■ Exercise goal:
Quote, please, the line with "const reagentBottle = new THREE.Group();", the line with "for node in", and every line between them, exactly and with nothing else.

■ Working data:
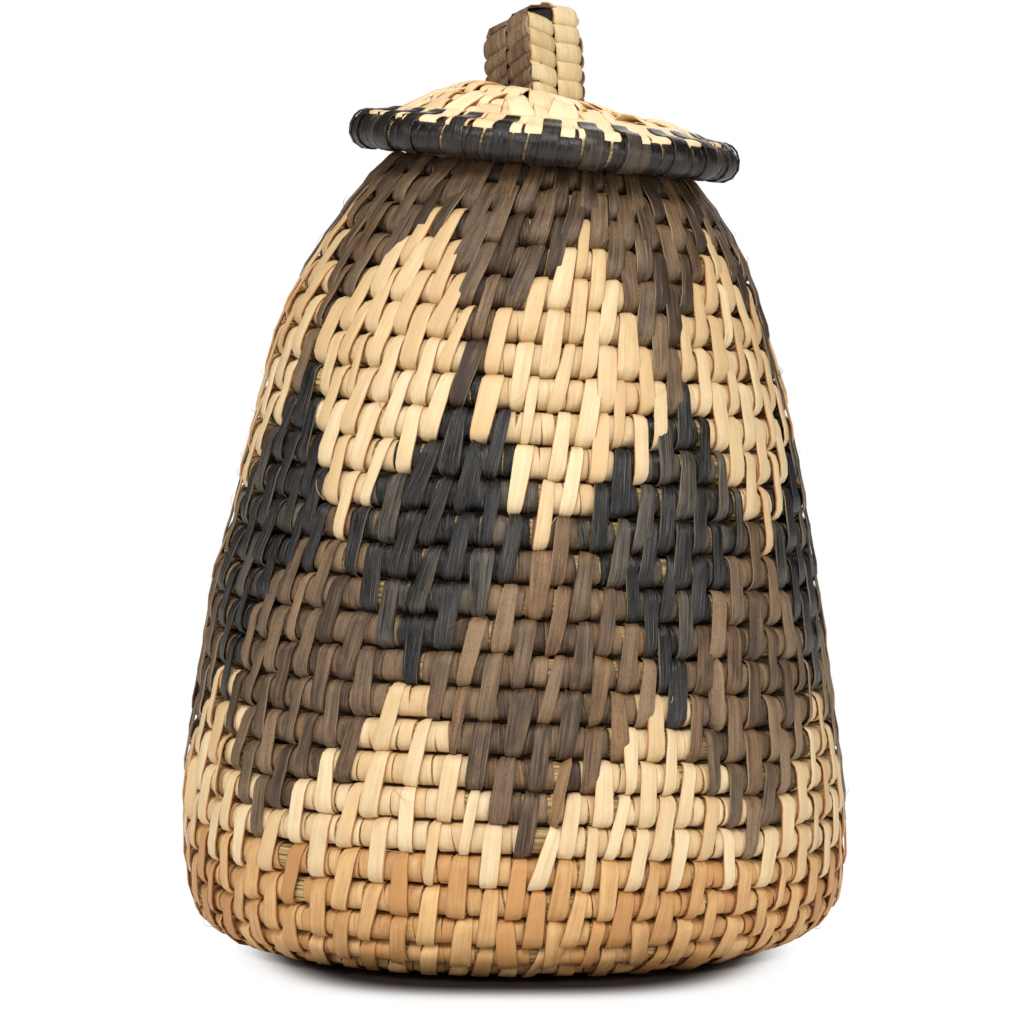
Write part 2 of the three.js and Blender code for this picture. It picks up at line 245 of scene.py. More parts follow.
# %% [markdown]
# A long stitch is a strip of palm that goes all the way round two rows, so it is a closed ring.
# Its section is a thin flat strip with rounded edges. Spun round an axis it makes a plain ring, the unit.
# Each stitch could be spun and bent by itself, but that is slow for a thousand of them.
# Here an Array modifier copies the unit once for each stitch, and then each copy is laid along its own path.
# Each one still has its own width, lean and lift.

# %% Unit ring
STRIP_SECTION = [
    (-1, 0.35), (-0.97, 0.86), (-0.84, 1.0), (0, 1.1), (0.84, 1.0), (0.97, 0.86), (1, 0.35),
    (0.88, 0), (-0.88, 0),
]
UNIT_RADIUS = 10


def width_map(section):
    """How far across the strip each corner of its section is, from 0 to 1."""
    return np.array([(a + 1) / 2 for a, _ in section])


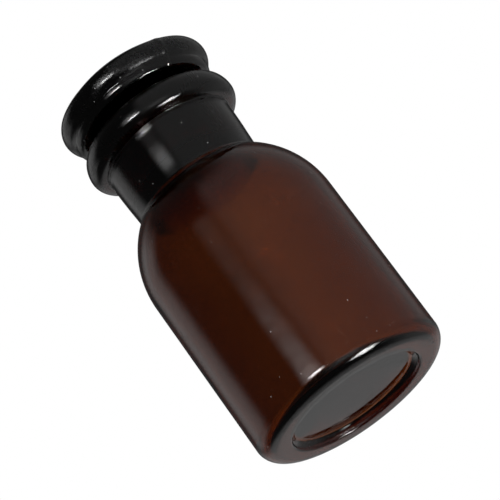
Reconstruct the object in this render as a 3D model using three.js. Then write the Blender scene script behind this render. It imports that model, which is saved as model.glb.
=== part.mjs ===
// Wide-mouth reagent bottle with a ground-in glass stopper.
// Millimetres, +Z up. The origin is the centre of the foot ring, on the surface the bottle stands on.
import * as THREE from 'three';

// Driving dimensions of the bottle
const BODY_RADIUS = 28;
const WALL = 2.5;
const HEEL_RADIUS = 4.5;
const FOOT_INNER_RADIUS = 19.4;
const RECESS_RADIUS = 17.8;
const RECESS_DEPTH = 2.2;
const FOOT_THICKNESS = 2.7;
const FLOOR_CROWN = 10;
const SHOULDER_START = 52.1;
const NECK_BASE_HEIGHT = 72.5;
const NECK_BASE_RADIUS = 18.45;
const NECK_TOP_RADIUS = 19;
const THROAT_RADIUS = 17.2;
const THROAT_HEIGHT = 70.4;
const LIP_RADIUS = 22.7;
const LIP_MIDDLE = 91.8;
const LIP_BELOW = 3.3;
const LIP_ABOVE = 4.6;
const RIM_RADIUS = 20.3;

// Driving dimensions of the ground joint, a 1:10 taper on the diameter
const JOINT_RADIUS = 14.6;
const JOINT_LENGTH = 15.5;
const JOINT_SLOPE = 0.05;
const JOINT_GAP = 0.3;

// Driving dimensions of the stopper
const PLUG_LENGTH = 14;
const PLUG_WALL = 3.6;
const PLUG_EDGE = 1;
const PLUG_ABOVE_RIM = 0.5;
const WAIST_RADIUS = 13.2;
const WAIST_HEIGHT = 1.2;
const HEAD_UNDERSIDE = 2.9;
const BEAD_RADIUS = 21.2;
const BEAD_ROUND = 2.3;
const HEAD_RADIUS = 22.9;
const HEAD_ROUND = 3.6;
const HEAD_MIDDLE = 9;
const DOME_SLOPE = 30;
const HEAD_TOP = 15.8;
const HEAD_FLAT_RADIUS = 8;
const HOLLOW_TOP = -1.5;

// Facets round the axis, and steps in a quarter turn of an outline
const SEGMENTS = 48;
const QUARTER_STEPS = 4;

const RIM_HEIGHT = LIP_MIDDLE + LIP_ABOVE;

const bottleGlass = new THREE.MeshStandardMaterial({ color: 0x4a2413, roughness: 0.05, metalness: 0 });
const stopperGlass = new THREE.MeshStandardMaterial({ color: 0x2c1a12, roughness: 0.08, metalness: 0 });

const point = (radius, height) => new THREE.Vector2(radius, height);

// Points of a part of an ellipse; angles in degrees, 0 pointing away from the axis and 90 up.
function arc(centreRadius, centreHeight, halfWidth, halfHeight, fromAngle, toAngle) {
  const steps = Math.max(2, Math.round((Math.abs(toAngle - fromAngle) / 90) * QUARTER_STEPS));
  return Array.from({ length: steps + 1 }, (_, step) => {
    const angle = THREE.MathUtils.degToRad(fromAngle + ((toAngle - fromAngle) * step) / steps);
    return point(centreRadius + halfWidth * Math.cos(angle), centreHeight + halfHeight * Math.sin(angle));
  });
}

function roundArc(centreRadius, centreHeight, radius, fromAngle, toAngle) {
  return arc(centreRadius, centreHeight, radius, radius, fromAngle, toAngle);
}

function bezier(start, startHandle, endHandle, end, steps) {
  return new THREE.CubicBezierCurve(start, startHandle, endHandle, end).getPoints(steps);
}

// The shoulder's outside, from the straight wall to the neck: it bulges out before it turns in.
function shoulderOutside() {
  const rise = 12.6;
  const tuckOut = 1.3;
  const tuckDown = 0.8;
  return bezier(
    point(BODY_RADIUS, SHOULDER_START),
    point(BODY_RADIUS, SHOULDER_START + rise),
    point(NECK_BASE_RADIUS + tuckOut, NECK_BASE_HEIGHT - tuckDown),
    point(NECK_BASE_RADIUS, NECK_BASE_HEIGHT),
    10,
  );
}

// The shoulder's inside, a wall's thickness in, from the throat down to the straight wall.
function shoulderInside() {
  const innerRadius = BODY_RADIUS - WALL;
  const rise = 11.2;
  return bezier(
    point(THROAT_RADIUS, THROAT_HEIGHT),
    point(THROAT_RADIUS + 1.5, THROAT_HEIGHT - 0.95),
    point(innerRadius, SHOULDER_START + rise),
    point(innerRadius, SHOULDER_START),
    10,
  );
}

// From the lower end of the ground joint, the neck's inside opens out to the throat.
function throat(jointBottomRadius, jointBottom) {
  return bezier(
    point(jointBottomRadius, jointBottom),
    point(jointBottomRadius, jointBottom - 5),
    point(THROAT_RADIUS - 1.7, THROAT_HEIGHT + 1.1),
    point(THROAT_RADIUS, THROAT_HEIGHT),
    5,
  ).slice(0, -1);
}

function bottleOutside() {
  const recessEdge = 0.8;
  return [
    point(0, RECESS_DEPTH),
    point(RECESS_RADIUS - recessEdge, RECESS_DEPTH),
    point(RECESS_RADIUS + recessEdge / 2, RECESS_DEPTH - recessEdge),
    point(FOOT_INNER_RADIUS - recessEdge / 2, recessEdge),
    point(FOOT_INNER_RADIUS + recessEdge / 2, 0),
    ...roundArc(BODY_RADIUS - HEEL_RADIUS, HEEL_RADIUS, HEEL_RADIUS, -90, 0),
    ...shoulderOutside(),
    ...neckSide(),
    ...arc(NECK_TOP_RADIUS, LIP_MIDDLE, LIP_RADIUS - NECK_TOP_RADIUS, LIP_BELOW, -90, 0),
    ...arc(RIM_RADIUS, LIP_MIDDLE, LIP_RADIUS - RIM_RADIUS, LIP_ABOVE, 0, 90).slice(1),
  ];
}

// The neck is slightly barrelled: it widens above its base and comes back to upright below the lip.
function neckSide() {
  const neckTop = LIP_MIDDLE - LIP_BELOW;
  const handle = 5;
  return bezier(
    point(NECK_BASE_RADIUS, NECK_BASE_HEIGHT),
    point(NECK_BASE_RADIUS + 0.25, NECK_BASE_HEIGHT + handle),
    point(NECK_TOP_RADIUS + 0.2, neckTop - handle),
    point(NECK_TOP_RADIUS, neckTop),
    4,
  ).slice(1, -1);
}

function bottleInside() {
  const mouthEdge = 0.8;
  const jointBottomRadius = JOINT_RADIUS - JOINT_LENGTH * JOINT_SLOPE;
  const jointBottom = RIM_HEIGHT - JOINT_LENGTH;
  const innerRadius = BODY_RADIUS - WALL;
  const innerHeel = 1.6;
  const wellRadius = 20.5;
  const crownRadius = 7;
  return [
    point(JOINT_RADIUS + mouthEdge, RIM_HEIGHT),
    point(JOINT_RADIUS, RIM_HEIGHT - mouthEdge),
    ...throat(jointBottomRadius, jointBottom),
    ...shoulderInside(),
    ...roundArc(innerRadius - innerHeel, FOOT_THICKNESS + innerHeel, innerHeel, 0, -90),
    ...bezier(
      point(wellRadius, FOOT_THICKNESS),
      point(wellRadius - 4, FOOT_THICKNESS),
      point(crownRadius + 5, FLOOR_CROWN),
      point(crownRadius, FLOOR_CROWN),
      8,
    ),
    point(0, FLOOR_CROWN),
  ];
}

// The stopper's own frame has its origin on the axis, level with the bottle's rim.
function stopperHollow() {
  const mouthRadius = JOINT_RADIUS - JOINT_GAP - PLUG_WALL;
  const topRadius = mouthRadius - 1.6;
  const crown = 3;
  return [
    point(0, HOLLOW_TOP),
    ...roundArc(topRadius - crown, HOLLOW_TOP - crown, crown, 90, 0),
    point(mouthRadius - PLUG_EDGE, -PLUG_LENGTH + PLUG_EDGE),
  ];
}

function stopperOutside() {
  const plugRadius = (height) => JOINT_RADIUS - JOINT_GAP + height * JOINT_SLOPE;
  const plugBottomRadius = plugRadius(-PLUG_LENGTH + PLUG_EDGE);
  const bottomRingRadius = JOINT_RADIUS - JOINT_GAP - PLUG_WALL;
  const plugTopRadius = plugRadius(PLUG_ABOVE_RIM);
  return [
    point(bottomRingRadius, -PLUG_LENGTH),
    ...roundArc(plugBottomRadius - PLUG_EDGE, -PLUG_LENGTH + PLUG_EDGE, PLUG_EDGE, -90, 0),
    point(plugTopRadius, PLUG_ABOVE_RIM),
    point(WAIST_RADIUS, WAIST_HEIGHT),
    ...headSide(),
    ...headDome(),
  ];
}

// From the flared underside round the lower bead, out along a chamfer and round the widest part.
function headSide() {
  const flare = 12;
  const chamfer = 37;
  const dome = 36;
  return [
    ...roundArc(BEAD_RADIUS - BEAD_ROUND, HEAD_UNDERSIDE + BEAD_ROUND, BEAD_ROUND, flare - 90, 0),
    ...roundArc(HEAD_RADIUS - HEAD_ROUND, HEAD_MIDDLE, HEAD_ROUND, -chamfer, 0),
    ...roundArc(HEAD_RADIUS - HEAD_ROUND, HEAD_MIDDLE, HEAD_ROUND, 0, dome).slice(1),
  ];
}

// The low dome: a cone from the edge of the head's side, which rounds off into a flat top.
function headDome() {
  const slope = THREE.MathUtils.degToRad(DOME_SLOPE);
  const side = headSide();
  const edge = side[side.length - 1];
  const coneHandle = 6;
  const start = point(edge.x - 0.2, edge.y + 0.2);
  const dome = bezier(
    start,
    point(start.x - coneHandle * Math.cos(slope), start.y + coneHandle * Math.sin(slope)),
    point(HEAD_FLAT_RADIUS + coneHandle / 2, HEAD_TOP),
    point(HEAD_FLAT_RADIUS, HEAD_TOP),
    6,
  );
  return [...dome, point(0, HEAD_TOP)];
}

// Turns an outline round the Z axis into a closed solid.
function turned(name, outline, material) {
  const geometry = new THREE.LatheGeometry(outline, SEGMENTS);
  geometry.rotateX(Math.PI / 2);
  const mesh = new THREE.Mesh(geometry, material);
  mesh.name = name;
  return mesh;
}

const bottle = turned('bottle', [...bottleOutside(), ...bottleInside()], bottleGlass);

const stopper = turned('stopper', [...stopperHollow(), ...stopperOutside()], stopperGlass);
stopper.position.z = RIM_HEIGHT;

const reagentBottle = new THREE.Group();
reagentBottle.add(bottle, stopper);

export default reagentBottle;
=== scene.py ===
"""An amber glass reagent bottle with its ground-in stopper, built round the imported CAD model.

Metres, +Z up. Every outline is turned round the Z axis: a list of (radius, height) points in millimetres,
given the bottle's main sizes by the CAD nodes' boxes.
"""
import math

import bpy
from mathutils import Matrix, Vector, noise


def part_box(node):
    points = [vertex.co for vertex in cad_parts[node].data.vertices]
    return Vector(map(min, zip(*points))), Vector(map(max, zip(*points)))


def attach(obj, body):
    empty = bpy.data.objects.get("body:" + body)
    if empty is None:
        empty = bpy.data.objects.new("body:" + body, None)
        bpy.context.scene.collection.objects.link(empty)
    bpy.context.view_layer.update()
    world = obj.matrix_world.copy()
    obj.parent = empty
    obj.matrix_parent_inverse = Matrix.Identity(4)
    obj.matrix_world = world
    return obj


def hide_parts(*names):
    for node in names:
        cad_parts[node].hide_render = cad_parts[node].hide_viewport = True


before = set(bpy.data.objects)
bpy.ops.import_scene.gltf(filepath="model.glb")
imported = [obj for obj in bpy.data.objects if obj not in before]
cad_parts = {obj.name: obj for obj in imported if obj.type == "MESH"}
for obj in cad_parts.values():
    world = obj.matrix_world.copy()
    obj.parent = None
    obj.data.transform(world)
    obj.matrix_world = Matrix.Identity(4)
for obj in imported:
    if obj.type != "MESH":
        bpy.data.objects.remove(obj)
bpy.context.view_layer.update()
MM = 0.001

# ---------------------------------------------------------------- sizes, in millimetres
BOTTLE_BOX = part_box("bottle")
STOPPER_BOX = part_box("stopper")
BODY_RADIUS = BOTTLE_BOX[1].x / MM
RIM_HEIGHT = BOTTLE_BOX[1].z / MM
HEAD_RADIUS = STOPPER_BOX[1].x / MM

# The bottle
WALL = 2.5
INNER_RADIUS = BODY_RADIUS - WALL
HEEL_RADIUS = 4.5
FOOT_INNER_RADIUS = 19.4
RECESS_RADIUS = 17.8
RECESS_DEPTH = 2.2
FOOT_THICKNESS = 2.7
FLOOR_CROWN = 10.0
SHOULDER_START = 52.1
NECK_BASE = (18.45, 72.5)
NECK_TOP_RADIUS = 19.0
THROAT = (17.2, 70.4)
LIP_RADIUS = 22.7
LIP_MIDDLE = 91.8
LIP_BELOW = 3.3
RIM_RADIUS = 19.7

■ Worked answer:
const reagentBottle = new THREE.Group();
reagentBottle.add(bottle, stopper);

export default reagentBottle;
=== scene.py ===
"""An amber glass reagent bottle with its ground-in stopper, built round the imported CAD model.

Metres, +Z up. Every outline is turned round the Z axis: a list of (radius, height) points in millimetres,
given the bottle's main sizes by the CAD nodes' boxes.
"""
import math

import bpy
from mathutils import Matrix, Vector, noise


def part_box(node):
    points = [vertex.co for vertex in cad_parts[node].data.vertices]
    return Vector(map(min, zip(*points))), Vector(map(max, zip(*points)))


def attach(obj, body):
    empty = bpy.data.objects.get("body:" + body)
    if empty is None:
        empty = bpy.data.objects.new("body:" + body, None)
        bpy.context.scene.collection.objects.link(empty)
    bpy.context.view_layer.update()
    world = obj.matrix_world.copy()
    obj.parent = empty
    obj.matrix_parent_inverse = Matrix.Identity(4)
    obj.matrix_world = world
    return obj


def hide_parts(*names):
    for node in names:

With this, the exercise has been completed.